Douglas Henshall, who has more than a touch of the Martin Clunes about him and is probably still best known for his role as Corporal Berry in Dennis Potter's Lipstick on My Collar, also finally gets a chance to demonstrate his talent after such ill-advised career moves as If Only, the last and least of last year's trio of 'what ifs' flicks that began with Sliding Doors. "It seemed to have died on its arse," he laments. "I think it lasted about a fortnight in London. It was a terrible shame because I think it was a better film than that."

This could well prove to be the likeable and deprecating Scot's year as he'll also be seen shortly in Cannes award-winner Peter Mullan's eagerly anticipated Orphans, though you sense a certain nervousness. "It's coming to the stage where you think, well, I may very possibly never work again if people don't like it, because there's going to be a lot of things to dislike at the same time. Conversely, if people like it it could be very nice. It's a bit strange having all this stuff come out in one go. I've got no expectations, because I think you're all just lining up to get kicked in the teeth if you do that."
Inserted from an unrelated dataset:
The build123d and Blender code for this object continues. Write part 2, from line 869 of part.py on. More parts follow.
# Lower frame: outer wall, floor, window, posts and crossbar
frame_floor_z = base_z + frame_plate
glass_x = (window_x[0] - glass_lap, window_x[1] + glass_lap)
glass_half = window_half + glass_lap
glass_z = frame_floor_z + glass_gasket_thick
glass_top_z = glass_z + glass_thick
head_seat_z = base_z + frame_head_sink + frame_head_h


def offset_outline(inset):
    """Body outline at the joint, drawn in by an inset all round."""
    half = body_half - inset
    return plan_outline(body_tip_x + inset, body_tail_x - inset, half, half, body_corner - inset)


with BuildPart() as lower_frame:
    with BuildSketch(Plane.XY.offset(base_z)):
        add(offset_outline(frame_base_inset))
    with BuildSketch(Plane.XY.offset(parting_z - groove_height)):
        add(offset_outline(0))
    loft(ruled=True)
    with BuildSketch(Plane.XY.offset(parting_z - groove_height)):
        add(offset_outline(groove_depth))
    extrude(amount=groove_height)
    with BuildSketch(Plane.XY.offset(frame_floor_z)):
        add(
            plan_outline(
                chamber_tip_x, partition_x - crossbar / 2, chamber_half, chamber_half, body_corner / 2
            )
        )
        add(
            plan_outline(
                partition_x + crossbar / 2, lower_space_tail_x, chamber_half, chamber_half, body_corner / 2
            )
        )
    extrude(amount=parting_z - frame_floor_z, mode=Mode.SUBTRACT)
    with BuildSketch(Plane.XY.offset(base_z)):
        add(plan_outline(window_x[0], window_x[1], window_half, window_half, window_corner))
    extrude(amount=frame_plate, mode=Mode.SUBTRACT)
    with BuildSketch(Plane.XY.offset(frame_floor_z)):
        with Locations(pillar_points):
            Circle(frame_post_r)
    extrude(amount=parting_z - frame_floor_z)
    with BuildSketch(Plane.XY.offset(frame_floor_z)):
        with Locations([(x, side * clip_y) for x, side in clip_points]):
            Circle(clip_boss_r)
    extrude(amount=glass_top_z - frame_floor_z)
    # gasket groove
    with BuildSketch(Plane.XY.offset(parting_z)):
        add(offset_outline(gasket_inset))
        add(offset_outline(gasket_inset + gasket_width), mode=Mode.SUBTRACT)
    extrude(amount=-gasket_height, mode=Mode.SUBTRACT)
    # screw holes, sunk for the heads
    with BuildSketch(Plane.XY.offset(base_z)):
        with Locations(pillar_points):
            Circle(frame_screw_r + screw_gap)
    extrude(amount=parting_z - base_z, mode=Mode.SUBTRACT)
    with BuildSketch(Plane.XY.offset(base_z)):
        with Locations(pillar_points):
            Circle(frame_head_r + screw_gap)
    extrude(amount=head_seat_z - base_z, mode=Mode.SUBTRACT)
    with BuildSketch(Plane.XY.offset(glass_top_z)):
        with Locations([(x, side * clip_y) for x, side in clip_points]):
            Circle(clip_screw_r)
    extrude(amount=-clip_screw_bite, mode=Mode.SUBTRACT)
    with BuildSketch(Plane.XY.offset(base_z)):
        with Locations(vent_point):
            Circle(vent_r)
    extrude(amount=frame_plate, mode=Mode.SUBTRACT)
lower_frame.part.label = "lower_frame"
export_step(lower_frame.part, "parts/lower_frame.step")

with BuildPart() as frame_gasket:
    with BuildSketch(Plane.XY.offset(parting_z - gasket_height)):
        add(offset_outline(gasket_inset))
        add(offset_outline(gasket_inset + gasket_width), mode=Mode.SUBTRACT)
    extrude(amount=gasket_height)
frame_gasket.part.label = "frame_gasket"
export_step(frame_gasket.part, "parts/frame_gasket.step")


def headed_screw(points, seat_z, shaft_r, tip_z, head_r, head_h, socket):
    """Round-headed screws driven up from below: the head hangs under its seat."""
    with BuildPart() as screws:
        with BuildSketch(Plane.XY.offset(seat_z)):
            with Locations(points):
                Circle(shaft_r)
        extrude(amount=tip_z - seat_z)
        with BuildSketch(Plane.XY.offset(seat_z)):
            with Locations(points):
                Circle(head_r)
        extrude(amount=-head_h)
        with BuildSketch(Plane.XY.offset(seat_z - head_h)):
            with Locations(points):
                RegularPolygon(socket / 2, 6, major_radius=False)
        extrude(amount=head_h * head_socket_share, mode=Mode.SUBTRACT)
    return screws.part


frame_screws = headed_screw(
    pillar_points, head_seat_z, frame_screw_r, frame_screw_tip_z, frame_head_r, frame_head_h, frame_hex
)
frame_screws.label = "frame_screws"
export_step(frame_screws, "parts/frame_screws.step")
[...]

Any worried about being typecast as a romantic lead? "I don't think I have to worry about that at all, " he deadpans. "I'm stubborn anyway, so if those were the only things I was being sent I'd just no a lot and then go back to the same level of obscurity I had before."
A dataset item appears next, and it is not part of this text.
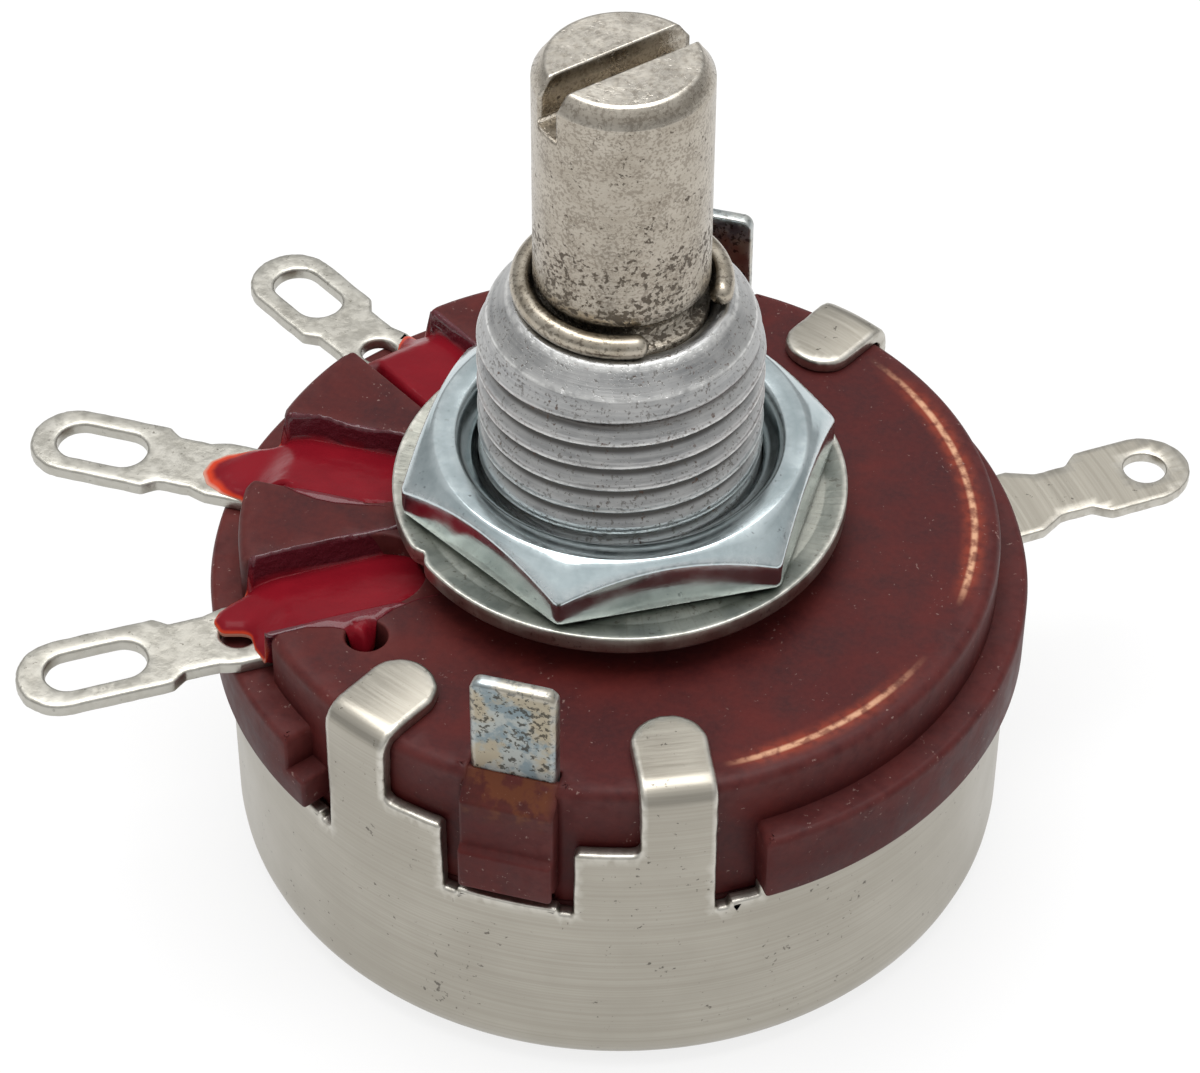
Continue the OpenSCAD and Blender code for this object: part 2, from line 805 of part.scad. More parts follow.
module shaft() {
    color(steel)
        difference() {
            union() {
                rotate_extrude()
                    polygon([
                        [0, spring_z], [collar_d / 2, spring_z], [collar_d / 2, collar_top],
                        [shaft_r, collar_top], [shaft_r, groove_low],
                        [shaft_r - groove_depth, groove_low],
                        [shaft_r - groove_depth, groove_top], [shaft_r, groove_top],
                        [shaft_r, shaft_top - tip_h], [shaft_r - tip_inset, shaft_top],
                        [0, shaft_top]
                    ]);
                spigot(rotor_z - 0.1, spring_z + 0.1);
                translate([0, 0, rotor_z - upset_h])
                    cylinder(r1 = upset_d / 2 - 0.4, r2 = upset_d / 2, h = upset_h);
            }
            rotate(driver_angle)
                translate([-shaft_d, -driver_w / 2, shaft_top - driver_depth])
                    cube([2 * shaft_d, driver_w, driver_depth + 1]);
        }
}

// Open wire ring in the shaft's groove, over the bushing's end
module retaining_clip() {
    end_r = wire_r - 0.02;
    color(steel)
        translate([0, 0, clip_z]) {
            difference() {
                rotate_extrude() translate([clip_r, 0]) circle(r = wire_r);
                sector(clip_gap_from, clip_gap_from + clip_gap, -1, 1);
            }
            for (a = [clip_gap_from, clip_gap_from + clip_gap])
                rotate(a) translate([clip_r, 0, 0]) sphere(r = end_r);
        }
}

module thrust_washer() {
    color("#8a6a3c")
        tube(shank_d / 2, shaft_r + seat_fit, thrust_z, thrust_z + thrust_t);
}

// Laminate disc with the stop arm on the outer brush's side
module rotor_disc() {
    color("#7a4a24")
        difference() {
            union() {
                translate([0, 0, rotor_z]) cylinder(r = rotor_r, h = rotor_t);
                intersection() {
                    tube(arm_r, rotor_r - rotor_t, rotor_z, rotor_top);
                    sector(-arm_half, arm_half, 0, body_top);
                }
            }
            spigot(0, body_top, seat_fit);
        }
}

// One arm of the spring: off the hub, up a slope and flat under its brush
module spring_arm(brush_r) {
    from_r = hub_d / 2 - 3 * spring_t;
    slope_in = hub_d / 2 + spring_t * 0.8;
    slope_out = max(brush_r - brush_w / 2 - spring_t * 0.4, slope_in + spring_t * 2);
    end_r = brush_r + brush_w / 2 + spring_t * 0.6;
    rotate([90, 0, 0])
        translate([0, 0, -spring_w / 2])
            linear_extrude(spring_w)
                polygon([
                    [from_r, rotor_top], [slope_in, rotor_top],
                    [slope_out, holder_z - spring_t], [end_r, holder_z - spring_t],
                    [end_r, holder_z], [slope_out - spring_t * 0.4, holder_z],
                    [slope_in - spring_t * 0.4, spring_z], [from_r, spring_z]
                ]);
}

module wiper_spring() {
    color(bronze)
        difference() {
            union() {
                translate([0, 0, rotor_top]) cylinder(r = hub_d / 2, h = spring_t);
                spring_arm(brush_out_r);
                rotate(180) spring_arm(brush_in_r);
            }
            spigot(0, body_top, seat_fit);
        }
}

// Carbon block on a spring arm, just under the face that it rides on
module brush(r, face_z) {
    color("#303033")
        translate([r - brush_w / 2, -brush_w / 2, holder_z])
            cube([brush_w, brush_w, face_z - slide_fit - holder_z]);
}

module outer_brush() { brush(brush_out_r, track_z); }
module inner_brush() { rotate(180) brush(brush_in_r, ring_z); }

can();
insulator_disc();
bakelite_body();
locating_strip();
bushing();
washer();
hex_nut();
terminal(0);  // terminal_1
terminal(1);  // terminal_2
terminal(2);  // terminal_3
rivet(0);  // rivet_1
rivet(1);  // rivet_2
rivet(2);  // rivet_3
resistance_track();
collector_ring();
lacquer(0);  // lacquer_1
lacquer(1);  // lacquer_2
lacquer(2);  // lacquer_3
shaft();
retaining_clip();
thrust_washer();
rotor_disc();
wiper_spring();
outer_brush();
inner_brush();
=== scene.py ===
import math

import bmesh
import bpy
import numpy as np
from mathutils import Matrix, Vector, noise
from mathutils.geometry import delaunay_2d_cdt


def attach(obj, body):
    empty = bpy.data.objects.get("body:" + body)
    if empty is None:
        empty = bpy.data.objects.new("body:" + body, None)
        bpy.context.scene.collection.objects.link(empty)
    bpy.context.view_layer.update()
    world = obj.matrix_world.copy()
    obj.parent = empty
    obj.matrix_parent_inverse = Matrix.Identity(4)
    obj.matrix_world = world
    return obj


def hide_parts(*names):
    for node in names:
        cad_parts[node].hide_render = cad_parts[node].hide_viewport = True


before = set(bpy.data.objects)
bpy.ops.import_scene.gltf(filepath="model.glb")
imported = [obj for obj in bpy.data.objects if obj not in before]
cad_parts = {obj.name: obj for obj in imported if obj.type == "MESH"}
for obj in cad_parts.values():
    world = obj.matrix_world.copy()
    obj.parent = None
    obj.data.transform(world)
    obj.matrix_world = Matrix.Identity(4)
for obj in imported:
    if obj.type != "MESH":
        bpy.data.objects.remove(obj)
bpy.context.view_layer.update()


# Drawn can
# A cup pressed from one blank of sheet steel, with two windows, four tabs that are folded over the moulded
# body, and a solder lug bent out of its rim. Nickel plated, with fine lines round it from the drawing die.
MM = 0.001
CAN_R = 14.1
SHEET = 0.5
CORNER_R = 1.4
RIM_Z = 8.2
SEAT_Z = 8.6
SHOULDER_Z = 11.0
BODY_TOP = 13.4
TAB_ANGLE = 24.0
TAB_HALF = 1.3
WINDOW_HALF = 9.5
GAP_HALF = 35.7
FOLD_R = 0.85
TAB_TIP_R = 10.4
LUG_ANGLE = 37.4
LUG_HALF = 1.7
LUG_END_R = 23.0
LUG_FOLD_R = 0.3
LUG_FOLD_Z = SEAT_Z - SHEET - LUG_FOLD_R


def smooth_step(low, high, value):
    """0 below low, 1 above high, and a smooth rise between them."""
    share = np.clip((value - low) / (high - low), 0.0, 1.0)
    return share * share * (3.0 - 2.0 * share)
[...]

Kane seems justly proud of being able to make the film without artistic compromise, even to the extent of resisting a pat happy ending. But what about that '18' certificate, which could restrict its audience? There's no explicit sex and just a little drug-taking. It's the authentic langeage that's made the censor all draconian. "If Saving Private Ryan can get a 15 and that's a bloodbath, I can't see why we can't be a 15," observes the director wryly. "But it seems that swear words are more offensive than massacres."